There are many permutations of all these categories.

The shop-till-you-drop, lets go to the beach crowd are obviously in the first category. I would say that to some degree the obsessive hobbyist does as well.

I would argue that the people who view current world problems through the lens of partisan politics are somewhere between group 1 and 2. Partisan politics tends to be very status qou but when you start moving into Glen Beck or Nouriel Roubini territory you are starting to at least look at system change. To my mind, the Achilles heel of the secular versions of the Number 2 crowd is that they tend to find a hammer, and then all the problems become nails. If they watch MSNBC the Tea Party is the villain, if they watch Fox it's the Occupy Wall Street slackers. That both groups might be rearranging the deck chairs on the Titanic is not likely to occur to them.

The second group is also going to include many religious groups. That so many religious faiths (not just the monotheists) espouse an end-of-the-world-is-coming philosophy clearly indicates that they are often outside the status quo.

The final group are the isolationists. And again they come in all sorts of varieties. Your hippie communes and christian homesteaders, your build a bunker survivalist would all tend to fit in this category: maybe even a  Unabomber.   For some reason (logic possibly?) they have come to distrust both the status quo, and have not joined one of the coping groups.

Obviously, by going it alone they give up potential supporting groups. I think most members within the third category would find such help problematic and off-base in any case.


To my mind the biggest problem with the third category is that there is a tendency to "look for the keys under the street light"
A policeman sees a drunk man searching for something under a streetlight and asks what the drunk has lost.

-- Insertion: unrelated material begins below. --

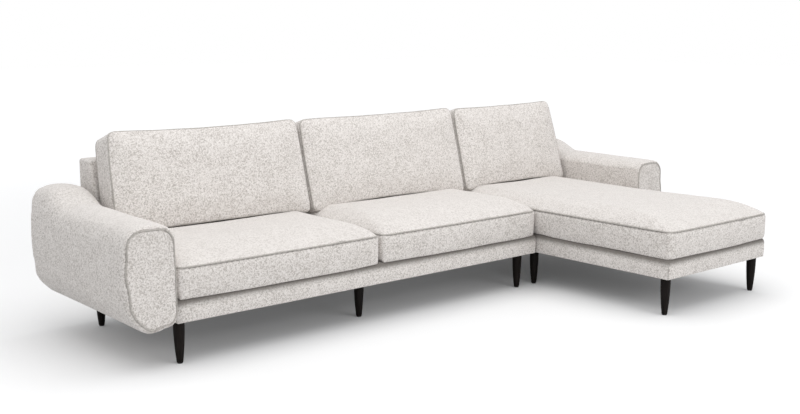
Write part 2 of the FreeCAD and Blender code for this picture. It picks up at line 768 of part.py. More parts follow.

He says he lost his keys and they both look under the streetlight together. After a few minutes the policeman asks if he is sure he lost them here, and the drunk replies, no, that he lost them in the park. The policeman asks whey he is searching here, and the drunk replies, "this is where the light is." Wikipedia "Streetlight effect".
The individualist is going to look for problems to correct that they themselves have some ability to effect.  Many of the "solutions" chosen seem to be as much about taking control of your own life as they do about solving whatever perceived problems there may be.  However, the historical success of relatively isolated individuals within a greater social structure is somewhat problematic.  To look at it from a "survivalist" perspective, while Ferfal has his idiosyncrasies, he has lived through an economic-political collapse (2001 Argentina:  they had 5 presidents in 10 days).  While economic collapse is not the only survivalist scenario out there, it is one of the more popular one.  Yet very few survivalist-homesteaders appear to pay any attention to his experiences.  And Ferfal himself, having found a couping mechanism, seems to be very slow to adjust to the idea  that there are many other ways a society collapses.  He does not just report his experiences, he universalizes them.


Enough of my soap box talk: and circling back to the some of the original points about government and more specifically religion.  And here I will leave you with Emanuel Comte, the lead character in Robert Merle's classic Malevil speaking to a friend who is an avowed atheist (p579 mass paperback):


"Is it so idiotic to pray?  We are surrounded by the unknown.  And because we need to be optimistic in order to survive, we assume that the unknown is kindly disposed toward us and , and we ask it to help us."